I hurt Nata.

Sammy is troubled again. It is not really guilt. It is sort of a pre-guilt. It is a sadness and a desire to kiss the wounds he made to make them better. If I had to name it, the emotion is closer to profound regret.

He is thinking about the things Charlie remembers. More and more, the walls have become permeable, and information moves between the parts—and then needs to be re-understood from a different perspective.

It would be easy to tell him that someone forced him to the things that he—Charlie, I, whoever you want to say—did, but I’m coming to realize that is not entirely true. When you are very small, and emotions are brought up in you—when you feel very sad or very frustrated or very frightened—then you lose control of your thinking mind. You move on instinct. And sometimes this works out for the best and sometimes it doesn’t.

When I was very small, I hurt Natalya because someone told me to and because I felt overwhelmingly afraid, and the fear moved me towards doing what I was told.

But at some point that was no longer true for me. My choices were constrained, but I was making choices. I don’t know when that happened. I don’t think it’s probably possible to analyze things so clearly that I can know that.

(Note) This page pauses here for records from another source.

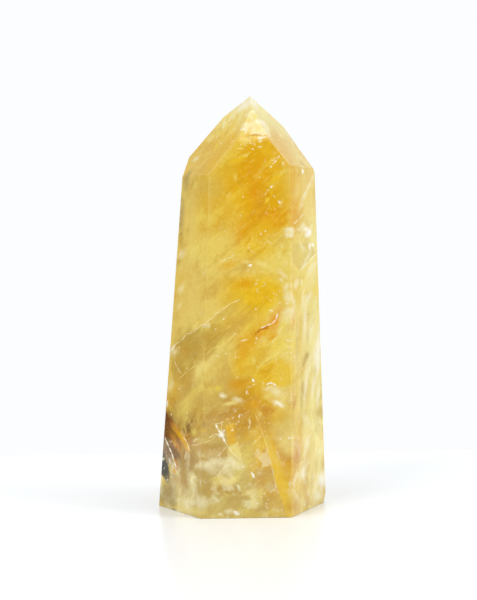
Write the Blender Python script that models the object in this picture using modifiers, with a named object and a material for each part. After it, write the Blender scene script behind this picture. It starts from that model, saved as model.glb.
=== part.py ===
"""Golden healer quartz point: one quartz crystal, ground and polished to a six-sided tower.

The tower stands upright on its sawn base, which lies in the plane z = 0 with its middle at
the origin. The widest front face looks towards -Y. Lengths are in metres, angles in degrees.

The shape is made the way the real one is: a rough block is ground flat, one plane after
another, until six long faces and six tip faces are left. Then the ridges are eased a little
and the few small chips are knocked out.
"""

import math
from typing import NamedTuple

import bmesh
import bpy
from mathutils import Vector

MM = 0.001

NODE_NAME = "quartz_point"
COLLECTION_NAME = "golden_healer_quartz_point"

HEIGHT = 140.0 * MM
BLANK_WIDTH = 90.0 * MM             # the rough block that the tower is ground from
TIP_X = 2.0 * MM                    # where the sharp tip stands over the base
TIP_Y = -4.7 * MM

RIDGE_EASING = 0.2 * MM             # width of the polished strip along every ridge
RIDGE_STEPS = 2


class LongFace(NamedTuple):
    """A face of the shaft. It leans in towards the top, so the tower tapers."""
    bearing: float                  # which way it looks: 0 is the front, 90 the right
    lean: float                     # how far it leans back from upright
    reach: float                    # how far it lies from the middle of the base, at the base


class TipFace(NamedTuple):
    """A face of the pointed tip."""
    bearing: float
    lean: float
    miss: float                     # how far above the sharp tip its plane passes


class Chip(NamedTuple):
    """A shallow shell-shaped break on a ridge, left by a round cutter."""
    place: tuple                    # a point on the ridge
    outward: tuple                  # the way out of the stone there
    radius: float
    depth: float


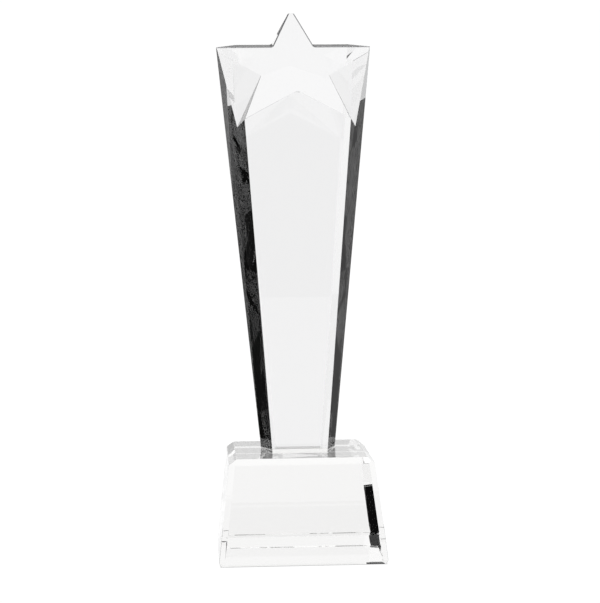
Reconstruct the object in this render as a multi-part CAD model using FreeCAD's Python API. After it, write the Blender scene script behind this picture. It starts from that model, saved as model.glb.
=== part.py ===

It is also clear that the idea of resistance crossed my mind. The summer before Natalya died, I read Civil Disobedience, and anyway, like most American children, I was steeped in the ethos of courageous, individual non-cooperation as a form of warfare.

This, it turns out, is a myth. Rosa Parks did not spontaneously decide to refuse to give up her seat. It was organized. We somehow prefer to believe she was an uneducated seamstress fed up with The Man, but she was not. She was educated, she was politically involved, and her role in sparking the Montgomery Bus Boycott was a long time in the making.

For the most part, you need to work with other people to make non-violent resistance work. Otherwise, you might become a hero, but you will be a dead hero. You will be a hero that gets nothing done.

I knew I could refuse to hurt Natalya. I also knew that it wouldn’t help if I did that. I would suffer, or she would suffer, but one or both of us would suffer more. The only winner might be my conscience, which could then say clearly and without hesitation: I did not do this. What happened now was not because of me. It was because of them.

I think I would have preferred to be a dead hero who gets nothing done. It seems easier on the conscience to stand up and do the right thing and consequences be damned. It would probably suit my temperament better too.

But that would be my flavour of ice cream, and I wasn’t an individual. I was a member of a collective. The collective preferred that we both live, that we be as unhurt as possible, and that we not be separated for as long as possible.

And so that is what I worked towards. It wasn’t maybe my ideal situation, but it was a compromise that could, with some massive dissociation, be lived with. For both of us.